I was shown, via soical media, the fruits of the idea to assist firefighters on Sunday ('Fire in the belly to assist', Newcastle Herald 6/1) and then the results, which were both impressive in their size and in filling a need beyond what at times is known. Seeing the photo posted of the queue of goods and people waiting to pack one of the many trucks you sourced and then filled, I wanted to make sure that the person behind the generosity also got to know how far her idea stretches.
At the time sitting in the rear of one of seven Central Coast based trucks (the second team returning home that day) from Batemans Bay and its surround areas gives volunteers a lot of time to think and chat. Seeing the simple photo led to the realisation that a simple act of donation goes far beyond the mere handing over of an item.
The donations fill a need that at times varies from assisting firefighters to filling an outright desperate need. It fills our stomachs, it hydrates us, it helps us recover and at times remember how nice some simple pleasures are. All of which are much appreciated and humbly accepted by every vehicle that rolls out of a fire control centre or staging area.
But at moments it is also like being given the hug we might desperately need, a caring touch even if it isn't physical that what we are trying to do has our families, our friends and our communities thinking of us. That people are taking the time and effort to find something to help, to remind us that back in our own areas we are being supported by people we have never met, is a mix of emotions that is hard to explain but can recharge volunteers not only physically but mentally and emotionally also.
A simple act of donation goes far beyond the mere handing over of an item.

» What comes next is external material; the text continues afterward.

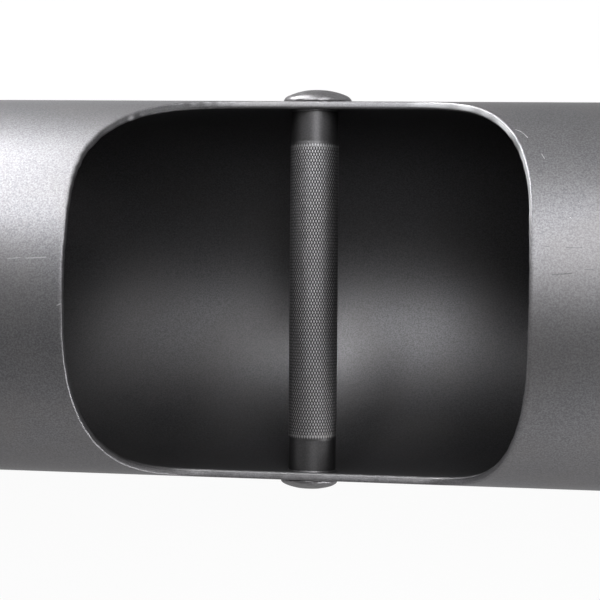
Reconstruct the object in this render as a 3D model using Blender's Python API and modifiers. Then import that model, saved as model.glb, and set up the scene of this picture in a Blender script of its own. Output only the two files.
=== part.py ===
"""Strongman log bar: a big steel tube with two cut windows, a knurled handle
welded across each window, and a loading sleeve on each end.

Metres, +Z up. The tube lies along X on its closed back, with the windows
facing up. The origin is on the floor under the middle of the tube.
"""

import math

import bmesh
import bpy

COLLECTION_NAME = "strongman_log_bar"
GAP = 0.0003

# Log tube
TUBE_DIAMETER = 0.3048
TUBE_WALL = 0.00635
END_BARREL_LENGTH = 0.1428

# Windows cut in the tube, one for each hand
HANDLE_SPACING = 0.6096
WINDOW_LENGTH = 0.324
WINDOW_CORNER_RADIUS = 0.127
WINDOW_LAND = 0.0048

# Handles
HANDLE_DIAMETER = 0.0381
KNURL_DIAMETER = 0.0391
KNURL_END_MARGIN = 0.0275
KNURL_CHAMFER = 0.0005

# Welds that hold the handles
PLUG_DEPTH = 0.003
BACK_DOME_DIAMETER = 0.055
BACK_DOME_HEIGHT = 0.0103
FRONT_DOME_DIAMETER = 0.047
FRONT_DOME_HEIGHT = 0.0083
DOME_RIM = 0.001
HANDLE_FILLET_LEG = 0.004

# End plates and inner bulkheads
END_PLATE_THICKNESS = 0.0095
END_PLATE_RECESS = 0.008
END_WELD_LEG = 0.006
BULKHEAD_THICKNESS = 0.00635
BULKHEAD_SPACING = 0.085
STITCH_COUNT = 4
STITCH_LENGTH = 0.045
STITCH_LEG = 0.005

# How far a fillet bead's face bulges, as a share of its legs; a flat face is at a half
FILLET_CROWN = 0.62

# Loading sleeves
SLEEVE_DIAMETER = 0.0483
SLEEVE_WALL = 0.0051
SLEEVE_LOADING_LENGTH = 0.39
SLEEVE_STUB = 0.009
SLEEVE_CHAMFER = 0.0012
SLEEVE_WELD_LEG = 0.007
STUB_WELD_LEG = 0.005
CAP_THICKNESS = 0.005
CAP_CHAMFER = 0.001
CAP_SETBACK = 0.0032
CAP_WELD_LEG = 0.0026

# Sides of the round pieces, whose diameters are measured across their flats
TUBE_SIDES = 36
BAR_SIDES = 36
DOME_SIDES = 36
CORNER_STEPS = 10
DOME_STEPS = 5
STITCH_STEPS = 5

# How far a cutter reaches past each face of the tube's wall
CUTTER_REACH = 0.03

# Sizes that follow from the ones above
TUBE_RADIUS = TUBE_DIAMETER / 2
BORE_RADIUS = TUBE_RADIUS - TUBE_WALL
TUBE_LENGTH = HANDLE_SPACING + WINDOW_LENGTH + 2 * END_BARREL_LENGTH
AXIS_HEIGHT = TUBE_RADIUS
HANDLE_RADIUS = HANDLE_DIAMETER / 2
HOLE_RADIUS = HANDLE_RADIUS + GAP
HANDLE_REACH = TUBE_RADIUS - PLUG_DEPTH
SLEEVE_RADIUS = SLEEVE_DIAMETER / 2
END_PLATE_FACE = TUBE_LENGTH / 2 - END_PLATE_RECESS
END_PLATE_BACK = END_PLATE_FACE - END_PLATE_THICKNESS
BULKHEAD_FACE = END_PLATE_BACK - BULKHEAD_SPACING
BULKHEAD_BACK = BULKHEAD_FACE - BULKHEAD_THICKNESS
SLEEVE_TIP = END_PLATE_FACE + SLEEVE_LOADING_LENGTH

SIDES = (("left", -1), ("right", 1))


def clear_scene():
    for obj in list(bpy.data.objects):
        bpy.data.objects.remove(obj, do_unlink=True)


def make_collection(name):
    collection = bpy.data.collections.new(name)
    bpy.context.scene.collection.children.link(collection)
    return collection


def make_material(name, colour, roughness, metallic):
    material = bpy.data.materials.new(name)
    material.use_nodes = True
    shader = material.node_tree.nodes["Principled BSDF"]
    shader.inputs["Base Color"].default_value = (*colour, 1.0)
    shader.inputs["Roughness"].default_value = roughness
    shader.inputs["Metallic"].default_value = metallic
    material.diffuse_color = (*colour, 1.0)
    return material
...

And then there is the unknown aspect, that every donation we receive from home is something we aren't taking from what the communities we are in just as desperately need. It is easily forgotten, the literal drain on limited local resources that incoming firefighters and other emergency services have. Every bottle of water, every snack and every meal we consumed while away was something that had to be sourced from a community already cut off from transport outside, without electricity and no knowledge of when it might end.
That idea you had of perhaps with friends filling the back of a ute became an outlet for many of those who donated also. A way to engage with others that were affected, to empathise with those other communities and the difficulties they faced, and to link with those emergency services in a meaningful way. All of which is true, and would make an interesting study into human interactions under times of emotional stress.
The other reality is it touched me very personally.
The photos were that literal hug I spoke of, we had over the previous few days done some good and in that process been forced to make some very hard decisions and had some forced upon us. While it was nice to be heading home, it was overall a physically depleted and emotionally drained group. So when the photo came up on my phone, for whatever reason I caught myself staring at different things and linking them to moments over the previous days.
In it there was a mother holding what appeared to me was a young teenager to her shoulder. Perhaps they were simply tired or bored but it was an image seen time and time again too recently for other reasons.
A family at the same accommodation as us, where a daughter was fretting for her grandmother because they couldn't reach Victoria due to the expected events across Gippsland, or the young woman who couldn't help but cry when we invited her to share what we had bought for breakfast after we were told they had lost everything.
Seeing the sheer volume of what was being left and yet knowing it would be a drop in the ocean of what was being needed across so many places in the country. There were people standing, not appearing to talk but just looking, and I would like to think taking some comfort in what they were seeing themselves.
And the photos of your delivery I think speak for themselves. The smiles of faces of people who have been at this task for far too long, both staff and volunteers alike. And not just NSW Rural Fire Service but SES, Fire and REscue, National and State Parks, Ambulance and police who work beside each other in those centres and out in the fires.
I hope this less than Shakespearean tale helps you know the depth that your decision has and will be having. The generosity was shown by many, but without someone to provide that call to arms so much assistance would never eventuate and so many people would be the poorer for it.
So from myself as a volunteer, from our group as a brigade, please accept our own humble thanks on behalf of all the volunteers from every brigade your gesture will touch.